═══ Data shown

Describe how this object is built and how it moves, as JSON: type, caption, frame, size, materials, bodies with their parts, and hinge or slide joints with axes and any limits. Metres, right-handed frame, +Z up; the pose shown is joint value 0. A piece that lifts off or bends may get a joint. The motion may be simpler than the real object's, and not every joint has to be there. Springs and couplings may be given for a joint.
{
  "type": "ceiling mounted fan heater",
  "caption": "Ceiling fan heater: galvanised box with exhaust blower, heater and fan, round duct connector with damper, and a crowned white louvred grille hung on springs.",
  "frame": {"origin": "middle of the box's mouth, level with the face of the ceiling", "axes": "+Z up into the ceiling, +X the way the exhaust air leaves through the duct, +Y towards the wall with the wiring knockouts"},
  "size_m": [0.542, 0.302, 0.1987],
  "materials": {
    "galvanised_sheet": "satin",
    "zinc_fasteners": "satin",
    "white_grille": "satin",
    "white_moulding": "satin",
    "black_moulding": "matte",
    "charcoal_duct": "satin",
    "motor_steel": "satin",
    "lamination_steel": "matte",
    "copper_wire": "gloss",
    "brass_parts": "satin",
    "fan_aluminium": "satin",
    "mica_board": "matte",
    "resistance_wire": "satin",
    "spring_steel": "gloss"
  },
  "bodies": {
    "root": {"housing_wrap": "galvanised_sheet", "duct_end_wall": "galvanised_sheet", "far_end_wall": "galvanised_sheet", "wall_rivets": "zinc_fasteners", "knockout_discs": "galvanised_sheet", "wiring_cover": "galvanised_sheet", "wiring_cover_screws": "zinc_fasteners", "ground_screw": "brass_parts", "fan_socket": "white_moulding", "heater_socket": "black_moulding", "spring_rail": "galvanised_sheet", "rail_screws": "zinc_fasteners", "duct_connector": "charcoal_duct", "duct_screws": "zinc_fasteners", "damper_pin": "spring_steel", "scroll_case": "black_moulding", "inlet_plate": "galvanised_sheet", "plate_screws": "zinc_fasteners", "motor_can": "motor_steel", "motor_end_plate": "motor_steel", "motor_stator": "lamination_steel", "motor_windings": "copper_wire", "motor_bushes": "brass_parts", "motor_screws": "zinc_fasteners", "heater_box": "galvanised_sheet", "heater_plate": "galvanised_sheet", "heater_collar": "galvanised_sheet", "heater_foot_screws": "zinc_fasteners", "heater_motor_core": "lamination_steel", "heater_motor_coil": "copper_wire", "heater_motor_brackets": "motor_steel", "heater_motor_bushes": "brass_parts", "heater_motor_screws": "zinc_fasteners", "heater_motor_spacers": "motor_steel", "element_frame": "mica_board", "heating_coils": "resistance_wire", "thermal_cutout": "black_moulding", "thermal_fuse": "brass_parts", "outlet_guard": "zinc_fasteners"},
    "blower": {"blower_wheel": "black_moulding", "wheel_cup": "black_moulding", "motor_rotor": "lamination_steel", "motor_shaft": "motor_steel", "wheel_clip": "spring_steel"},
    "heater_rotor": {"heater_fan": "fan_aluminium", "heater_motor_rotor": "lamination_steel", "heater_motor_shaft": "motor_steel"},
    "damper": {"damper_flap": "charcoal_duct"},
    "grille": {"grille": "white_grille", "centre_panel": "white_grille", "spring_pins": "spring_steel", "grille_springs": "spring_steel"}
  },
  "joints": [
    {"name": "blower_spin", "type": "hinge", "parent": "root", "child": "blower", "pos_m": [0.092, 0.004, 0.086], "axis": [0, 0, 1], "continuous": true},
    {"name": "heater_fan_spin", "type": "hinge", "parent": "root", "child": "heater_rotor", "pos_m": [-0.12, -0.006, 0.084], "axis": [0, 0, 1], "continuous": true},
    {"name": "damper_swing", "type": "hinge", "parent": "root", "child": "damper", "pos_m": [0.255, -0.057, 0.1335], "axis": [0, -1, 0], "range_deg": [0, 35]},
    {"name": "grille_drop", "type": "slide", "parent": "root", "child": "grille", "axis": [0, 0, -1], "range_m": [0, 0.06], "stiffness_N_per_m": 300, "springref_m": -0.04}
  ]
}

══════

Given instruction: Look back over the material above and state how many lines hold the word "with". Write the number and nothing else.

Answer: 3